_Source data:_
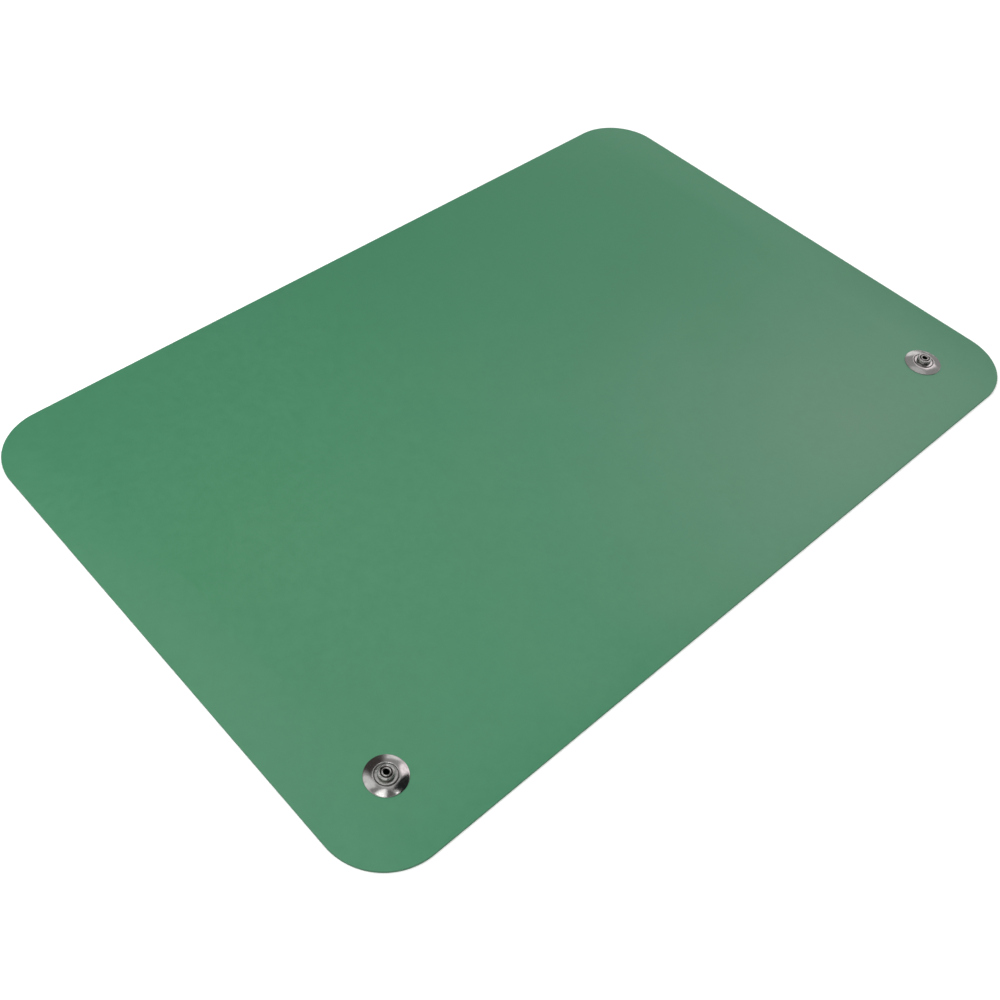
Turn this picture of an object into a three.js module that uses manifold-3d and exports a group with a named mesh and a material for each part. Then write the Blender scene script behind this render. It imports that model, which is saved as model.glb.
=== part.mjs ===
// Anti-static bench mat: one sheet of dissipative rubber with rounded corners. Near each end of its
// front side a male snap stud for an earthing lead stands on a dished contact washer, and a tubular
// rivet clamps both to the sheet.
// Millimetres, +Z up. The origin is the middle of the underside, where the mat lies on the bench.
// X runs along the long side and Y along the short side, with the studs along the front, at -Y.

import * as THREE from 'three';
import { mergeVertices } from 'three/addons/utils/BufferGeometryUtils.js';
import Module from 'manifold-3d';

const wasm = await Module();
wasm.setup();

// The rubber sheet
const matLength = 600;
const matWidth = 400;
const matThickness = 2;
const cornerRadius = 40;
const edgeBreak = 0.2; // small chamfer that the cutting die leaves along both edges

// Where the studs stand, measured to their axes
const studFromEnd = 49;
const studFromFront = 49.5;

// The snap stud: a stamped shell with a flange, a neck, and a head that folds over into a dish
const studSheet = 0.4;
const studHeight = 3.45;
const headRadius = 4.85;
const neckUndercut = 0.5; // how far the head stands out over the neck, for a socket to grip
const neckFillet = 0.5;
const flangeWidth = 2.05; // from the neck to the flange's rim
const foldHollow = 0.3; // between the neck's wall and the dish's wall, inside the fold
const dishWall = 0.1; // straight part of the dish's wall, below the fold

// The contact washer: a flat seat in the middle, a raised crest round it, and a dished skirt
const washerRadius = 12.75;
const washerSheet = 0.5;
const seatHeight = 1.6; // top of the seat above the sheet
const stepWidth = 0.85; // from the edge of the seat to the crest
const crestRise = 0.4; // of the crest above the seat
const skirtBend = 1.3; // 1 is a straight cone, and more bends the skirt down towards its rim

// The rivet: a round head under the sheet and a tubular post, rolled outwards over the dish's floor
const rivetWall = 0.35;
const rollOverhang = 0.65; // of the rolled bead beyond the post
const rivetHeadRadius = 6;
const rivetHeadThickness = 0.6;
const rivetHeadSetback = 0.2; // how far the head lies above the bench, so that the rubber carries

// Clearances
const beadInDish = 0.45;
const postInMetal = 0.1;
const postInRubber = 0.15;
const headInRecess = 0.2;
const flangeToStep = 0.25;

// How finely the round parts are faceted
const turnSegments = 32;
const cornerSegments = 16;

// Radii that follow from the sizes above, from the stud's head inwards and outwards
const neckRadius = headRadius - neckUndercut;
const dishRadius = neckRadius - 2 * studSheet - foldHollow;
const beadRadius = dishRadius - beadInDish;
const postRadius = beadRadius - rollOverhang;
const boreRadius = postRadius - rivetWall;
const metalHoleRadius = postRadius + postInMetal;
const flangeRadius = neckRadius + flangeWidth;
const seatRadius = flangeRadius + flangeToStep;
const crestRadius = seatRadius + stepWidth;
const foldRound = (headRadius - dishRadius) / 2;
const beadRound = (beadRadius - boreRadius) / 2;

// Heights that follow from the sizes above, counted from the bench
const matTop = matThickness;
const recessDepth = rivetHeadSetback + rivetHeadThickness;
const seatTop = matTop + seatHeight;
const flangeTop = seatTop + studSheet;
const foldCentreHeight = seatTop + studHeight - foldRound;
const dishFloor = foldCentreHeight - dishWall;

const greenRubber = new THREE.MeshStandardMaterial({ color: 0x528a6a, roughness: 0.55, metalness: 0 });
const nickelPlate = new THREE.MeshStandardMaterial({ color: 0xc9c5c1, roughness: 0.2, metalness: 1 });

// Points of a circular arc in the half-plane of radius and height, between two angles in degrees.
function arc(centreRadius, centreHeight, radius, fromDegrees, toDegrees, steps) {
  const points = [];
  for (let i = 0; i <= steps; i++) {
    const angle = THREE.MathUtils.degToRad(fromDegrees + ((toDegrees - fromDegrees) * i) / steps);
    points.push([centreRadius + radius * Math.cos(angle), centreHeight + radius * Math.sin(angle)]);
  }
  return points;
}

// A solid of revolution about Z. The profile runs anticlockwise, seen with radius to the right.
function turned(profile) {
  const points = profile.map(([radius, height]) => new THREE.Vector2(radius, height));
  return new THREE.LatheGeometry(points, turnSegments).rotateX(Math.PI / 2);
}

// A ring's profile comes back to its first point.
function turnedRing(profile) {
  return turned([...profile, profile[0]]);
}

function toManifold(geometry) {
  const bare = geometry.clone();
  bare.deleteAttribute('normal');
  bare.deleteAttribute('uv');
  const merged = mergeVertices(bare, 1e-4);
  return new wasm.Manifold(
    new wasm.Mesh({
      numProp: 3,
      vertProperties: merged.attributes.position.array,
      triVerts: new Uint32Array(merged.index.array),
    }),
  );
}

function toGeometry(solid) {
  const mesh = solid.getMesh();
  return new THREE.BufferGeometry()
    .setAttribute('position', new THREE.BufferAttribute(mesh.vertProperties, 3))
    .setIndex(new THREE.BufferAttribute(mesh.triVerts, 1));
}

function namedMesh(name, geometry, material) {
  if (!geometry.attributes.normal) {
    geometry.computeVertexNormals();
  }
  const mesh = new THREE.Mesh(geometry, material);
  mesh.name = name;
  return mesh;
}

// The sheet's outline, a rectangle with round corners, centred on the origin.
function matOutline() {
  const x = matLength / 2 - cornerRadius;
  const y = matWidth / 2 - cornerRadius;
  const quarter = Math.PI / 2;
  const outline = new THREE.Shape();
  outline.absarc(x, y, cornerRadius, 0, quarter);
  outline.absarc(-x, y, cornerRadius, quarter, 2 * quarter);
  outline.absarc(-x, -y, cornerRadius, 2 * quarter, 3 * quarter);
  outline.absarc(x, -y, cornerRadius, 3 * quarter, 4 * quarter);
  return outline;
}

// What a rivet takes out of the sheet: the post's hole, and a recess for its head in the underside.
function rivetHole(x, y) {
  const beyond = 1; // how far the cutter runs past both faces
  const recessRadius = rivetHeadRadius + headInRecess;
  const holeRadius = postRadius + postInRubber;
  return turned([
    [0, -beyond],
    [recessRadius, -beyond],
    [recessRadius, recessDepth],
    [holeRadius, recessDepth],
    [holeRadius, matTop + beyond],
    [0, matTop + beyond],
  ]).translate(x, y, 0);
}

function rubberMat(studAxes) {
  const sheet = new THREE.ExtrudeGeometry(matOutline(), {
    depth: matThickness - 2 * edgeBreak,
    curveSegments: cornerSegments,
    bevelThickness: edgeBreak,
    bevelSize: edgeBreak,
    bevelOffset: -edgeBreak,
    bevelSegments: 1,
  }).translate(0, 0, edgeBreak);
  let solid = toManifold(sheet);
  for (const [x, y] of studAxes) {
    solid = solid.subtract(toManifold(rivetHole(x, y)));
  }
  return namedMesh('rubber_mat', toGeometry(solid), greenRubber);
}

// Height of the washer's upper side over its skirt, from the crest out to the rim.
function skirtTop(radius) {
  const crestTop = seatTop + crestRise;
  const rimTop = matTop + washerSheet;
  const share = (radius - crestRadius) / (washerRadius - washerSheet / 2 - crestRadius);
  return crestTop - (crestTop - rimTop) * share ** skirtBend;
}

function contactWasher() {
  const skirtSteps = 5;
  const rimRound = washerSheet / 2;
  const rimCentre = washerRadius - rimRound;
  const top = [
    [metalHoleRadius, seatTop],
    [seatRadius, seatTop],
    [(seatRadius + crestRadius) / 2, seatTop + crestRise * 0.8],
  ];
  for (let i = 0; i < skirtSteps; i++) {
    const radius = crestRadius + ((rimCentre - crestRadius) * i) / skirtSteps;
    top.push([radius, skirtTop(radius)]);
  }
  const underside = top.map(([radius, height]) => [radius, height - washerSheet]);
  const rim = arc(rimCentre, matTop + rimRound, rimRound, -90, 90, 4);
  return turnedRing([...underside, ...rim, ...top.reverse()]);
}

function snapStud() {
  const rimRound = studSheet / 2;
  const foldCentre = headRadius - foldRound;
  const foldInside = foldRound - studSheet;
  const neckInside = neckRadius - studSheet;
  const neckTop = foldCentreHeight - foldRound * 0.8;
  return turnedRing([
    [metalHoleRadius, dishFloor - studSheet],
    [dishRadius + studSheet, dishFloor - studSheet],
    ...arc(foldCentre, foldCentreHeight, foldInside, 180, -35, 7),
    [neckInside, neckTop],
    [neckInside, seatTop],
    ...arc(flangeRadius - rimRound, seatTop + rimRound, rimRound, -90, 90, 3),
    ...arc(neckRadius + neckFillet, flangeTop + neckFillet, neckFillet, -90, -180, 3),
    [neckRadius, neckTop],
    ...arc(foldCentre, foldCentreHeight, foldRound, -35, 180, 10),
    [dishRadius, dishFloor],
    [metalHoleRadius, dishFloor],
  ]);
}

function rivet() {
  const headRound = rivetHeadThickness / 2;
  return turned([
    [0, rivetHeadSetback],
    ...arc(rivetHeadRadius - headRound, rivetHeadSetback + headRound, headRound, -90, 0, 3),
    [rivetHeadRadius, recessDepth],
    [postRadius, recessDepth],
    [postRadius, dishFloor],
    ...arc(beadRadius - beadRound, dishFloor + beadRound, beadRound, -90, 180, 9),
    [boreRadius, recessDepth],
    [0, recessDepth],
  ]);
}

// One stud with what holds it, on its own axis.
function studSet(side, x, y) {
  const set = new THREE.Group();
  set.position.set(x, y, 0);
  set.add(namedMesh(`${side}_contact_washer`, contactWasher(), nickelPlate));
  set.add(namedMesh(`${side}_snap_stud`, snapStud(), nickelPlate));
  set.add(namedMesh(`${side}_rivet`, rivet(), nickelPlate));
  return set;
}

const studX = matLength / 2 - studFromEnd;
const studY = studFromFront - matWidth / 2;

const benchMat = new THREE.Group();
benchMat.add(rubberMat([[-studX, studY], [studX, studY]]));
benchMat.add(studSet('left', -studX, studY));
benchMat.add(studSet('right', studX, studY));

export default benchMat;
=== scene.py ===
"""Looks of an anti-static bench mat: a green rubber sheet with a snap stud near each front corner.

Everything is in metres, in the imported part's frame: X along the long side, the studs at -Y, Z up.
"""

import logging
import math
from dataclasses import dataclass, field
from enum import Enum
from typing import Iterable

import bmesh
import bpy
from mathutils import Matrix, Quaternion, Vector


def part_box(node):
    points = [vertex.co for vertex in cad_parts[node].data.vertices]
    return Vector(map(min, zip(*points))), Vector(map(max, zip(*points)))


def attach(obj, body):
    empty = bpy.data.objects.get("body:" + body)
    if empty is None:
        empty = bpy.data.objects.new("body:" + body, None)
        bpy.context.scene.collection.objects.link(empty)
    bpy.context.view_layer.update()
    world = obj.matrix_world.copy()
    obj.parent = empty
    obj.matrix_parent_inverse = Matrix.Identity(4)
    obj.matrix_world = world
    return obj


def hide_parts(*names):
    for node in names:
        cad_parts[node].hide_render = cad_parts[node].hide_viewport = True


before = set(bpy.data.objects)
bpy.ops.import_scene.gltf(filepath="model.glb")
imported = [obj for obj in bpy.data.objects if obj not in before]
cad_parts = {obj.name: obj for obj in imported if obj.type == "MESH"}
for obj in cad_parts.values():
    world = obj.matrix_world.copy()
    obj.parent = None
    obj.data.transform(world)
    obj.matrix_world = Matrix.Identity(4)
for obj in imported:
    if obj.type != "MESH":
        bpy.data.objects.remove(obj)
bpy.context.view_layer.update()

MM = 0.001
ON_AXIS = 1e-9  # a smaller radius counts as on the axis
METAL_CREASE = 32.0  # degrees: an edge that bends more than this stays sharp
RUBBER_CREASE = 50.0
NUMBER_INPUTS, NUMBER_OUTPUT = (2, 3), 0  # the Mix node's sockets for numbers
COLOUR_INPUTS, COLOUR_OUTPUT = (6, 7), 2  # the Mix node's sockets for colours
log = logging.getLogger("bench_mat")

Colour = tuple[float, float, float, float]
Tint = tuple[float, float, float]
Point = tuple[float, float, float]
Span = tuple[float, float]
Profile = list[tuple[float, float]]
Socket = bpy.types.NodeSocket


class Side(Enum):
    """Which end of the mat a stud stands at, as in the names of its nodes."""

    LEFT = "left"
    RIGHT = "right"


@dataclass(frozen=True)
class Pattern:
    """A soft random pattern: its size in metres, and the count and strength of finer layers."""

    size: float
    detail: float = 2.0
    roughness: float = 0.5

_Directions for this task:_
Starting at the top of the data above, repeat every line exactly until the line containing "wasm.setup();" has been given, then stop.

_Answer for this exercise:_
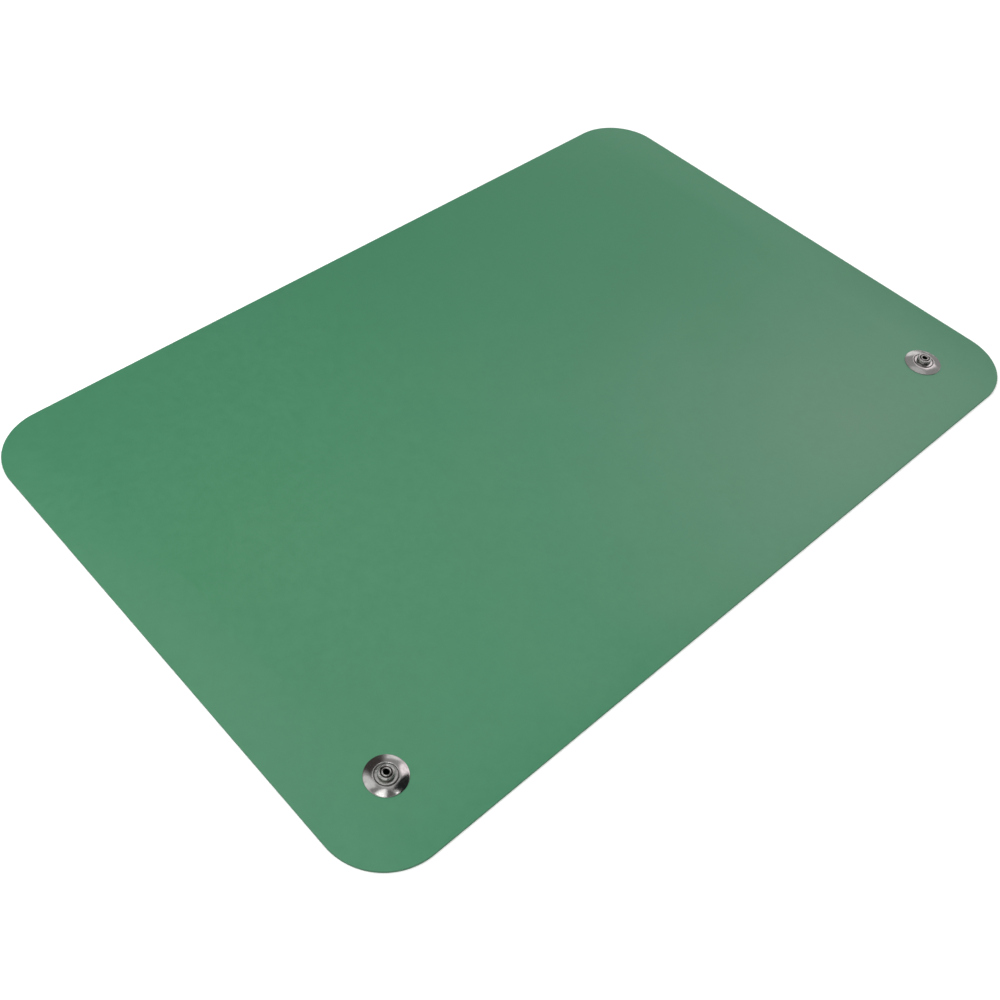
Turn this picture of an object into a three.js module that uses manifold-3d and exports a group with a named mesh and a material for each part. Then write the Blender scene script behind this render. It imports that model, which is saved as model.glb.
=== part.mjs ===
// Anti-static bench mat: one sheet of dissipative rubber with rounded corners. Near each end of its
// front side a male snap stud for an earthing lead stands on a dished contact washer, and a tubular
// rivet clamps both to the sheet.
// Millimetres, +Z up. The origin is the middle of the underside, where the mat lies on the bench.
// X runs along the long side and Y along the short side, with the studs along the front, at -Y.

import * as THREE from 'three';
import { mergeVertices } from 'three/addons/utils/BufferGeometryUtils.js';
import Module from 'manifold-3d';

const wasm = await Module();
wasm.setup();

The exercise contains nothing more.